A Sample Direct Method Lesson

This sample lesson teaches students the phrase “Where are you going?” and the response “I am going to (school / the grocery store / the library / the doctor).”

Warm Up

Why not start with a song?

In one of my current classes, we’ve been learning different verses from the song “The Wheels on the Bus” each day (here are the lyrics) and singing the verses we know.

Visual aids are a great help here—so I show a picture of the bus and then a picture of a wheel which I spin around and around as we sing, repeating and acting out “the wheels on the bus / go round and round.”

If you’re warming up with a children’s song like this, be creative!

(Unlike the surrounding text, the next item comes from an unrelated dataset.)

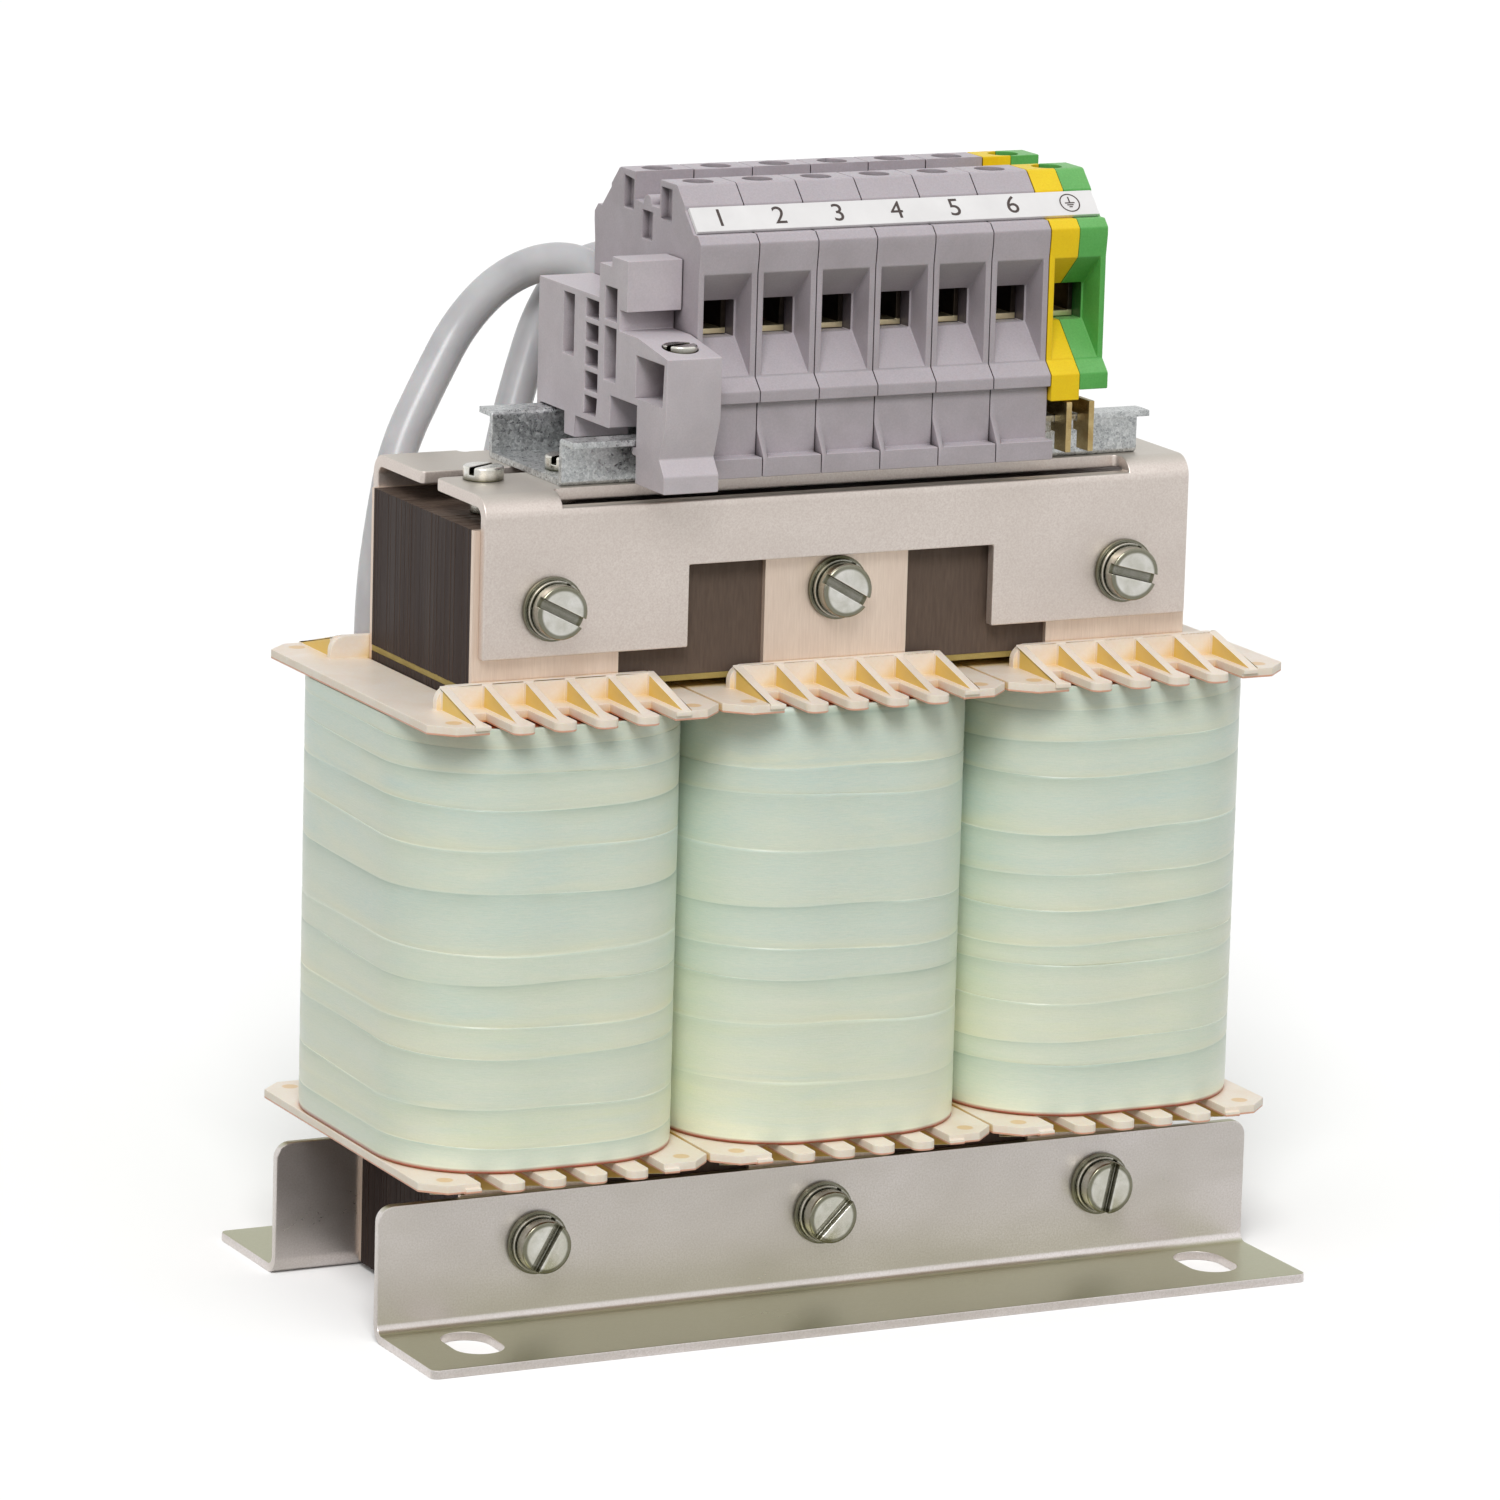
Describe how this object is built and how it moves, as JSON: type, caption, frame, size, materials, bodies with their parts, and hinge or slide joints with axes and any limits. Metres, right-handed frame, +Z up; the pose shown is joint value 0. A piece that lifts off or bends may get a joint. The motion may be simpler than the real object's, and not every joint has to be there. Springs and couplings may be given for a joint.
{
  "type": "three-phase motor choke",
  "caption": "Laminated iron-core choke with wound coils on moulded bobbins, slotted foot angles and a rail of screw terminals on top.",
  "frame": {"origin": "on the mounting surface, below the middle of the core", "axes": "+X along the row of coils, towards the earth terminal; -Y out of the front; +Z up"},
  "size_m": [0.154, 0.085, 0.1782],
  "materials": {
    "lamination_steel": "varnished dark brown laminations, satin",
    "gap_board": "pressed insulating board",
    "base_zinc": "zinc plated sheet",
    "bracket_zinc": "zinc plated sheet",
    "tie_plate_steel": "fine ground bare steel",
    "bobbin_plastic": "moulded ivory nylon",
    "winding_copper": "enamelled copper",
    "wrap_tape": "translucent pale green polyester tape",
    "fastener_zinc": "bright zinc plated",
    "rail_zinc": "spangled zinc",
    "terminal_grey": "moulded grey polyamide",
    "terminal_yellow": "moulded yellow polyamide",
    "terminal_green": "moulded green polyamide",
    "contact_brass": "tinned brass",
    "clamp_steel": "zinc plated steel",
    "label_white": "white marking strip",
    "clamp_grey": "moulded grey polyamide",
    "lead_jacket": "light grey insulation"
  },
  "bodies": {
    "root": {"core_stack": "lamination_steel", "top_yoke_stack": "lamination_steel", "air_gap_sheet": "gap_board", "base_angle_front": "base_zinc", "top_bracket_front": "bracket_zinc", "tie_plate_front_left": "tie_plate_steel", "tie_plate_front_centre": "tie_plate_steel", "tie_plate_front_right": "tie_plate_steel", "base_angle_rear": "base_zinc", "top_bracket_rear": "bracket_zinc", "tie_plate_rear_left": "tie_plate_steel", "tie_plate_rear_centre": "tie_plate_steel", "tie_plate_rear_right": "tie_plate_steel", "bobbin_left": "bobbin_plastic", "winding_left": "winding_copper", "wrap_left": "wrap_tape", "bobbin_centre": "bobbin_plastic", "winding_centre": "winding_copper", "wrap_centre": "wrap_tape", "bobbin_right": "bobbin_plastic", "winding_right": "winding_copper", "wrap_right": "wrap_tape", "clamp_screws": "fastener_zinc", "clamp_washers": "fastener_zinc", "clamp_spring_washers": "fastener_zinc", "clamp_nuts": "fastener_zinc", "din_rail": "rail_zinc", "rail_screws": "fastener_zinc", "earth_screw": "fastener_zinc", "terminal_housing_1": "terminal_grey", "current_bar_1": "contact_brass", "terminal_housing_2": "terminal_grey", "current_bar_2": "contact_brass", "terminal_housing_3": "terminal_grey", "current_bar_3": "contact_brass", "terminal_housing_4": "terminal_grey", "current_bar_4": "contact_brass", "terminal_housing_5": "terminal_grey", "current_bar_5": "contact_brass", "terminal_housing_6": "terminal_grey", "current_bar_6": "contact_brass", "pe_shell_yellow": "terminal_yellow", "pe_shell_green": "terminal_green", "pe_foot": "contact_brass", "terminal_cages": "clamp_steel", "terminal_screws": "clamp_steel", "label_strip": "label_white", "end_clamp": "clamp_grey", "end_clamp_screw": "fastener_zinc", "lead_1": "lead_jacket", "lead_2": "lead_jacket", "lead_3": "lead_jacket", "lead_4": "lead_jacket", "lead_5": "lead_jacket", "lead_6": "lead_jacket"}
  },
  "joints": []
}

Pretend to hold a baby as “the baby on the bus / goes ‘wah wah wah.'” (Be sure to cry loudly on the “wah”s!)

If you’re teaching older students, then choose a pop song that they know and love to practice with!

Introduction of Vocabulary and Phrases

Since my students have been singing about a bus, I’ll now take the bus for a ride around the classroom to introduce our vocabulary: “Where are you going?” “I am going to school,” “We are going to the doctor” and so on.

I’ll have printed pictures which I’ll post around the classroom ahead of time, so that I can use the images and take the bus to the different places.

Modeling

As in the example of teaching feelings, after introducing the vocabulary and phrases, I would model asking and answering the question.

The key is to gradually involve more and more students in the modeling—first, they might ask me where I’m going or point to the destination they want me to go to, and then pairs of students might hold the bus and answer the question.

Practice

As we broaden our practice, I would hand out pictures of all four places to my students so that they can practice asking and answering in pairs, perhaps choosing their own answers and pointing to them, or choosing for each other by pointing and making them answer the question.

How to Extend This Lesson

We might close with me writing the names of the places on the pictures themselves, and then having the students add them to their notebooks.

We might learn more place names and create a “classroom city” for students to navigate, and then focus on not where they are going but how to get there, learning directions and how to give them.

Or we could label places on maps of our town or our school (if we learn the names of different classrooms and subjects).

We could learn ordinal numbers (first, second, third), and ask students to move from place to place in a particular order—maybe one student is the bus driver and has to take other students to their destinations and drop them off in order….

 

As you can see, with a little planning, there are many great ways to use DM in the ESL classroom.

Doing so can help you engage your students and strengthen their English speaking, listening and even thinking skills!